Urgent and large-scale action is essential to support these farming communities as they mitigate and adapt to the effects of climate change. Solving climate change requires numerous global approaches. Supporting farmers to reduce their emissions and adapt to climate change in several different ways from technical to financial, enables climate change to be tackled fairly. Furthermore, supporting vulnerable communities in their carbon reduction journey, in turn, supports sustainable development and tackles the issues created between climate justice and social justice. One way of doing this is by purchasing items with the Fairtrade certified logo.
Fairtrade and climate change
There are three parts to Fairtrade’s climate change strategy: adapt, reduce, and advocate. Fairtrade International is implementing projects focused on climate change adaption. By providing climate change adaption training and supporting producers to carry out their own risk and opportunity assessments, produces will become stronger and able to deal with the changing climate. The training involves local communities and is based on local knowledge and expertise, making the most of available resources. By identifying risks and opportunities with their farms, personal adaptation plans can be created empowering them to deal with future challenges they will face and ensure minimal effects to produce.
The second element of their strategy is to reduce.
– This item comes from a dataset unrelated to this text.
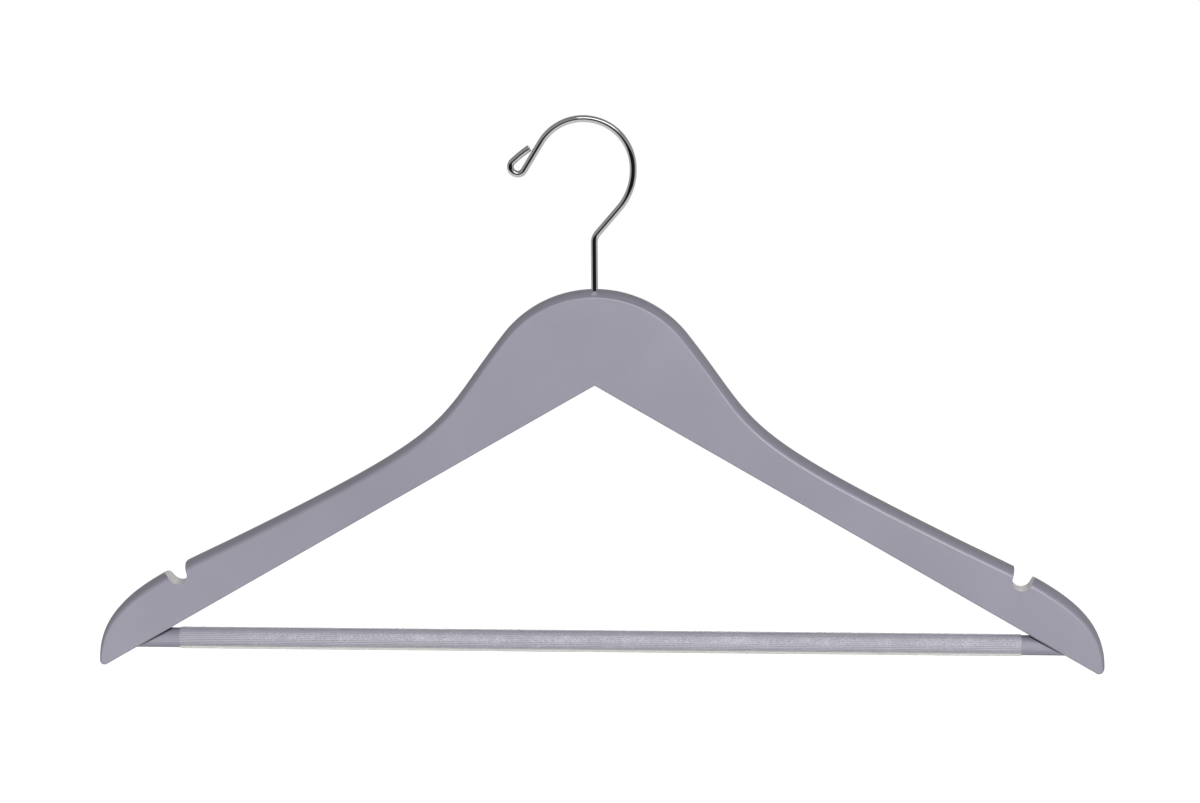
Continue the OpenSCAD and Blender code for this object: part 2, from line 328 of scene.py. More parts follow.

By establishing carbon projects that are producer-owned and involve community participation, vulnerable communities can make the required changes to adapt to climate change while becoming more resilient. Through the scheme, they will receive economic benefits to invest in tackling climate change. The aim is to create greater traceability and transparency in the carbon market. Reducing emissions and compensating for those already emitted is key to reducing the intensity of global warming.
The final aim of Fairtrade’s climate change strategy is to advocate. They believe the voices of producers should be heard at international climate change discussions and should play a key role in forming climate change strategies. Since the UN annual Climate Change Conference in 2010, Fairtrade has been bringing the voices of farmers to international leaders and demonstrating the fundamental role Fairtrade plays in the solution to climate change.
We need to ensure that everyone has access to resources to mitigate and adapt to climate change. Producers that Fairtrade supports are essential in providing us with products that we rely on daily. Purchasing items with the Fairtrade certification logo has a massive impact not only on the local community it is sourced from but the global climate. Look out for the logo and show your support this Fairtrade Fortnight.